Federal regulators and the rail industry said Friday they have adopted new voluntary measures to make transporting crude safer.
The new measures include better access by crews to emergency braking systems and lower speed limits in or near some cities.
“Safety is our top priority, and we have a shared responsibility to make sure crude oil is transported safely from origin to destination,” U.S. Transportation Secretary Anthony Foxx said in a statement.
A month ago, regulators met with representatives of the rail and petroleum industries to discuss safely improvements.
Last July, a derailment and explosion of a train carrying volatile Bakken crude killed 47 poeple in Lac-Megantic, Quebec.
A series of derailments in the U.S. following the Quebec disaster gave more urgency to new safety measures.
“Most of the new rules, scheduled to be in place by July 1, hammered out by the Transportation Department and the Association of American Railroads apply to trains with at least 20 carloads of crude,” the Wall Street Journal reported Friday.

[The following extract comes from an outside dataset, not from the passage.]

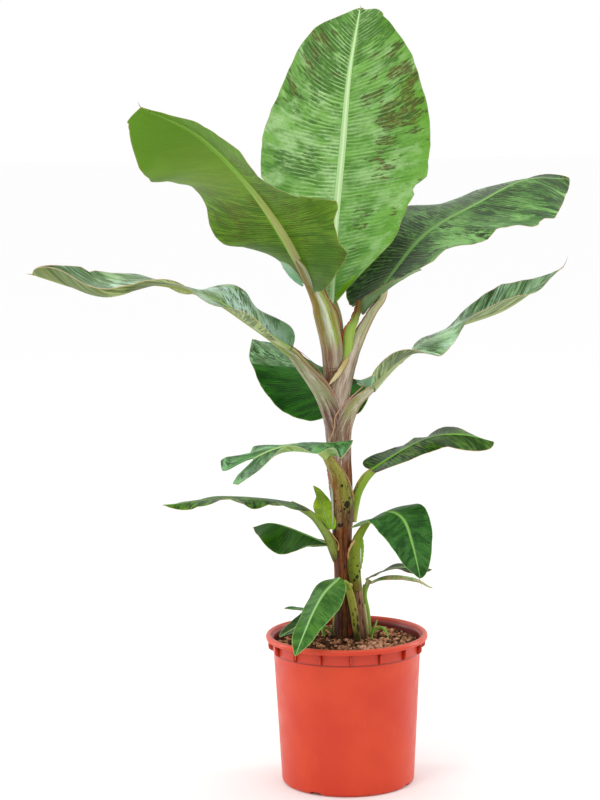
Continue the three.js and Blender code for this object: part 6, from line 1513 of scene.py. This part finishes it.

Railroads agreed to reduce speed limits to 40 miles an hour for crude-oil trains with a least one older car traveling in any high-risk areas.
Currently crude trains use a speed limit of 50 mph.
“The rail industry has also agreed to add technology enabling crews to apply emergency brakes from both ends of the train, allowing the train to stop more quickly. Railroads will also start using new routes around high-risk areas, as determined by a risk-management system,” the Wall Street Journal said.